Visi Ekonomi-Keuangan yang Sempit

Menurut Kardinal Peter Kodwo Appiah Turkson, istilah ekonomi berasal dari kata Yunani "oikos" dan "nomos" yang berarti cara mengenali, menata atau mengatur rumah kita. 

Pemahaman ini merujuk pada kebersamaan manusia dan nasib bersama seluruh umat manusia. Itu berarti bahwa upaya untuk mengenali, menata dan mengatur pandangan-pandangan baru, perkembangan-perkembangan baru berserta kegiatan dan bentuk kehidupan serta sistem-sistem ekonomi yang baru harus bertujuan untuk mempromosikan perkembangan manusia secara menyeluruh (bdk. Laudato Si', no. 202).
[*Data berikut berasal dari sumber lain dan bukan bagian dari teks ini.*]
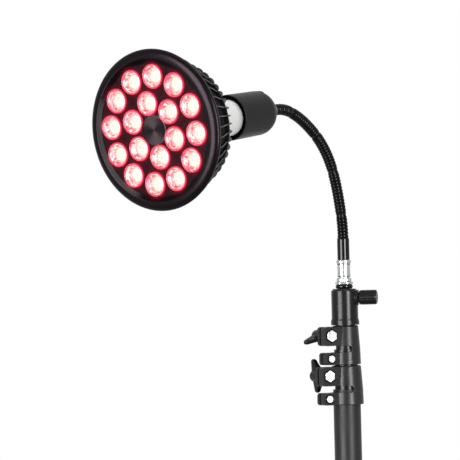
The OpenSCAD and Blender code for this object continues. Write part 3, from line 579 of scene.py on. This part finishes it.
def fin(angle, rows=31, thick=(1.6, 1.0)):
    """Low blade from its root in the bowl to its edge, where its two sides close in a half round."""
    t = np.linspace(0, 1, rows)
    edge = bowl_line(t, (60, 5.75), (50.5, 26), (26.5, SINK_END - 1.5))
    root = bowl_line(t, (57.2, 5.75), (47.6, 25.5), (25.2, SINK_END - 4.2))
    reach = np.linalg.norm(edge - root, axis=1)[:, None]
    half = thick[1] / 2
    a = np.radians([-90, -60, -30, 0, 30, 60, 90])
    tip = np.minimum(half * (1 - np.cos(a)), reach)
    inwards = np.concatenate([reach, reach / 2, tip, reach / 2, reach], 1)
    flank = 0.6 * thick[0] / 2 + 0.4 * half
    across = np.concatenate([[-thick[0] / 2, -flank], half * np.sin(a), [flank, thick[0] / 2]])
    way = (root - edge) / reach
    p = edge[:, None, :] + way[:, None, :] * inwards[:, :, None]
    blade = np.stack([p[..., 0], np.broadcast_to(across, p.shape[:2]), FACE_Z - p[..., 1]], -1)
    return skin(on_lamp(spun(blade, angle)), wrap_rows=False, capped=True)


def sink_body():
    """Casting under the fins: flange, floor plate and closed bowl in one turned profile."""
    t = np.linspace(0, 1, 25)
    outside = bowl_line(t, (58.2, 5.6), (48.6, 25.8), (26.2, SINK_END - 3.2))
    inside = bowl_line(t, (49.5, 20.5), (43.6, 26), (22.6, SINK_END - 8.9))[::-1]
    front = [(3, 17), (51.5, 17), (51.5, 9.2), (57, 9.2), (57, 5.45), (57.15, 5.3), (58.0, 5.3)]
    ends = [(26.2, SINK_END - 0.3), (25.9, SINK_END), (22.9, SINK_END), (22.6, SINK_END - 0.3)]
    return skin(on_lamp(turned(deep(np.concatenate([front, outside, ends, inside, [(3, 20.5)]])), 144)))


def heat_sink_crown():
    """Heat sink: its bowl, the fins round it and the bare turned rim behind the bezel."""
    piece("heat_sink_bowl", [sink_body()], BOWL_BLACK, "bulb", ["heat_sink"], crease=50)
    fins = [fin(2 * math.pi * k / FINS + FIN_PHASE) for k in range(FINS)]
    piece("heat_sink_fins", fins, FIN_BLACK, "bulb", crease=50)
    rim = rounded(deep([(57.6, 5.3), (60.3, 5.3), (60.3, 5.9), (57.6, 5.9)]), 0.16)
    piece("sink_rim", [skin(on_lamp(turned(rim, 192)))], EDGE_BARE, "bulb")


def lens_centres():
    """Twelve lenses on the outer ring and six on the inner one, each ring with its own start."""
    rings = []
    for ring_r, step, start in LENS_RINGS:
        a = np.radians(start + step * np.arange(360 // step))
        rings.append(np.stack([ring_r * np.cos(a), ring_r * np.sin(a)], -1))
    return np.concatenate(rings)


def facet_colours(row):
    """Colour of each facet of one lens by its row: white-hot, then pink, then red, broken up by chance."""
    core, pink, red = np.array([1.0, 0.94, 0.74]), np.array([1.0, 0.28, 0.38]), np.array([1.0, 0.012, 0.08])
    lot = rng.random(len(row))
    white = np.select([row < 2, row < 3, row < 4, row < 7, row < 8],
                      [1.0, 0.85 + 0.15 * lot, 0.68 + 0.32 * lot, 0.25 + 0.75 * lot, 0.25 * lot],
                      0.0)[:, None]
    tint = np.where(white > 0.5, pink + (core - pink) * (white - 0.5) * 2, red + (pink - red) * white * 2)
    power = np.select([row < 2, row < 3, row < 4, row < 7, row < 10, row < 12],
                      [1.35, 1.25, 1.05, 0.75 + 0.75 * lot, 0.95, 0.8], 0.5)[:, None]
    return tint * power


def lens_cups():
    """Lit lenses: a red side wall and rim, a faceted cup inside and a white-hot core at its bottom.

    Rings of 22 points at the listed (radius, depth), every second ring turned by half a step;
    each facet has its own brightness.
    """
    rings = np.array([(0, 4.6), (2.6, 4.7), (4.5, 5.1), (5.2, 5.5), (6.1, 4.8), (6.8, 3.7), (7.5, 2.7),
                      (8.1, 1.7), (8.7, 1.05), (9.1, 1.0), (9.35, 1.25), (LENS_R, 1.6), (LENS_R, 3.7),
                      (8.8, 6.5), (0, 7.5)])
    sides, crease = 22, 12
    n = len(rings)
    a = (np.arange(sides)[None, :] + 0.5 * (np.arange(n)[:, None] % 2)) * 2 * math.pi / sides
    r = rings[:, 0][:, None]
    shape = np.stack([r * np.cos(a), r * np.sin(a), FACE_Z - rings[:, 1][:, None] + 0 * a], -1)
    row = np.repeat(np.arange(n - 1), sides)
    shells, colours = [], []
    for x, y in lens_centres():
        shells.append(skin(on_lamp(shape + np.array([x, y, 0])), wrap_rows=False))
        colours.append(facet_colours(row))
    obj = piece("lens_cups", shells, glow_coat("lens_glow", 1.0), "bulb", ["lenses"],
                crease=crease)
    colours = np.concatenate(colours)
    mesh = obj.data
    layer = mesh.color_attributes.new("glow", "FLOAT_COLOR", "CORNER")
    loops = np.repeat(np.concatenate([colours, np.ones((len(colours), 1))], 1), 4, axis=0)
    layer.data.foreach_set("color", loops.astype(np.float32).ravel())
    bm = bmesh.new()
    bm.from_mesh(mesh)
    bmesh.ops.remove_doubles(bm, verts=bm.verts, dist=1e-7)
    bm.to_mesh(mesh)
    bm.free()
    mesh.set_sharp_from_angle(angle=math.radians(crease))


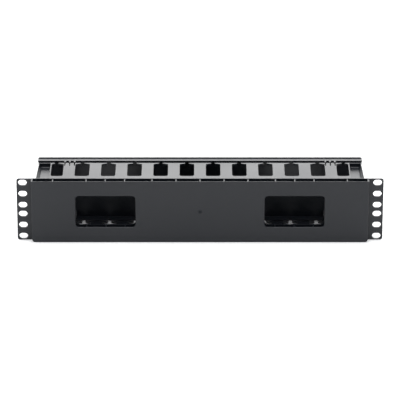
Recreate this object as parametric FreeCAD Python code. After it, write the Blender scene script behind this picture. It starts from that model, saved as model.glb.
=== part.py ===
import FreeCAD, Part
import math
import os

# Horizontal cable manager, two rack units high, moulded in black ABS.
#
# Millimetres. +Z is up, +Y points to the front cover, +X to the right seen from the rear.
# The origin is the centre of the rack ears' rear faces, the plane that seats on the rack.
#
# base:  one moulding. Panel with rack ears, rear pan with two pass-through windows,
#        finger duct with twelve T-slots above and below, open-ended arms, hinge pins.
# cover: one moulding. Front plate with two flanges and twelve hooks that clip on the pins.

V = FreeCAD.Vector

# ---- driving dimensions -------------------------------------------------------------

# Panel and ears
PANEL_WIDTH = 481.0
PANEL_HEIGHT = 87.1
PANEL_THICK = 2.2
PANEL_CORNER_R = 3.0
EAR_SLOT_X = 232.55
EAR_SLOT_Z = (6.35, 22.225, 38.1)
EAR_SLOT_WIDTH = 11.3
EAR_SLOT_HEIGHT = 8.1

# Rear pan, which passes between the rack rails
PAN_HALF_WIDTH = 221.0
PAN_DEPTH = 8.3
PAN_TOP = 43.2
PAN_BOTTOM = -43.9
PAN_FOOT_R = 4.0
SKIN_THICK = 2.0
SKIN_LIP = 0.6             # flat left on the skin's top and bottom edges by their inner bevel
SKIN_BEVEL_DROP = 0.8
HOLLOW_FRONT = 1.0         # the pan's hollow thins the panel by this much
RIB_THICK = 1.3
RIB_RECESS = 0.2
RIB_X = (0.0, 31.4, 62.8, 98.6, 123.9, 149.1, 192.7)
WINDOW_X = 124.05
WINDOW_WIDTH = 78.7
WINDOW_HEIGHT = 44.6
WINDOW_R = 5.0
GATE_R = 1.9               # moulding gate, a dimple in the middle of the skin
GATE_DEPTH = 0.5

# Finger duct
DUCT_HALF = 43.25          # outer face of the finger walls, from mid height
WALL_THICK = 2.2
FINGER_PITCH = 34.5
SLOTS_PER_SIDE = 6
SLOT_WIDTH = 19.1
SLOT_START = 10.0          # near end of the slots
SLOT_CORNER_R = 3.6
SHOULDER_START = 49.6
SHOULDER_END = 52.2
SHOULDER_R = 1.8
NECK_WIDTH = 4.8
HEAD_END = 54.3            # front edge of the finger heads
TONGUE_END = 62.6          # the heads step in and go on as tongues under the cover
TONGUE_OUTER = 40.9
TONGUE_THICK = 2.0

# End arms, beyond the last slots
ARM_OUTER_X = 215.25       # at the panel; the arm's outer face draws in towards the front
ARM_DRAFT = 1.7            # over the length of the arm
ARM_SIDE = 1.0             # outer wall at its top
ARM_WALL = 2.0             # front wall and floor
ARM_FRONT = 53.2           # the arm's top edge ends here, behind the line of the heads
CHEEK_X = 196.2            # inner face of the arm's inner wall
CHEEK_THICK = 1.5          # at its top
CHEEK_LEAN = 0.6           # more at its foot
POCKET_FLOOR = 37.1
POCKET_FRONT = 52.4
POCKET_R = 2.0             # between floor and front wall
POCKET_SLOPE = 3.0         # slanted foot of the outer wall

# Hinge
HINGE_FINGER = 5           # the finger between the last two slots, counted from the middle
HINGE_SPACING = 6.3
NOTCH_FRONT = 2.7          # where the hooks turn, between the tongues
NOTCH_MIDDLE = 1.9
NOTCH_BACK = 1.0
NOTCH_START = 44.4
PIN_R = 0.85
PIN_Y = 59.2
PIN_Z = 40.3
PIN_CLEARANCE = 0.08
HOOK_THICK = 2.0
HOOK_BACK = 2.6            # reach of the hook's two arms behind the pin's axis
HOOK_DROP = 2.4            # depth of the hook inside the pin's axis
HOOK_ROOT_DROP = 5.5
HOOK_NOSE = 0.6            # bevel on the hook's tip
MOUTH_FLARE = 5.0          # degrees, each side

# Cover
COVER_HALF_WIDTH = 215.2
COVER_HALF_HEIGHT = 44.3
COVER_CORNER_R = 2.4
COVER_REAR = 69.8
COVER_THICK = 2.0
FLANGE_OUTER = 43.1
FLANGE_THICK = 1.8
FLANGE_REAR = 61.7

EASE = 0.5                 # small bevel along the moulding's long outer edges
OVERLAP = 0.5              # how far fused pieces of one moulding run into each other


# ---- helpers ------------------------------------------------------------------------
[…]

Sedangkan istilah keuangan berasal dari Bahasa Latin yang artinya "tujuan" atau "akhir". Istilah ini biasanya dipahami sebagai tujuan atau pemenuhan. Menurut Kardinal Peter Kodwo Appiah Turkson, keuangan tidak senantiasa berarti menghasilkan uang per se. Sebaliknya, keuangan merupakan sebuah ilmu 'fungsional' yang hadir untuk membantu tujuan-tujuan lain dari masyarakat. 

Semakin baik institusi-institusi keuangan masyarakat berjalan sesuai dengan tujuan-tujuan dan ideal-ideal tersebut, semakin kuat dan berhasil sebuah masyarakat. Atau dalam Bahasa Paus Benediktus XVI, "Keuangan... perlu kembali menjadi instrument yang terarah kepada peningkatan penciptaan dan pembangunan kesejahteraan" (Caritas in Veritate, 65), termasuk juga menjaga keutuhan lingkungan hidup. Pengembangan keuangan yang baik akan membantu kebaikan semua orang terlebih mereka yang kurang beruntung. (http://press.vatican.va/content/salastampa/en/bollettino/pubblico/2018/05/17/180517e.html)

Melihat ketimpangan ekonomi dan keuangan global saat ini, dokumen OPQ menuntut hadirnya sebuah penegasan etis apabila dunia saat ini tidak ingin "meluncur menuju keruntuhan sosial dengan akibat-akibat yang menghancurkan." Ketimpangan ekonomi dan keuangan global saat ini menunjukkan adanya sebuah visi terbatas mengenai pribadi manusia. 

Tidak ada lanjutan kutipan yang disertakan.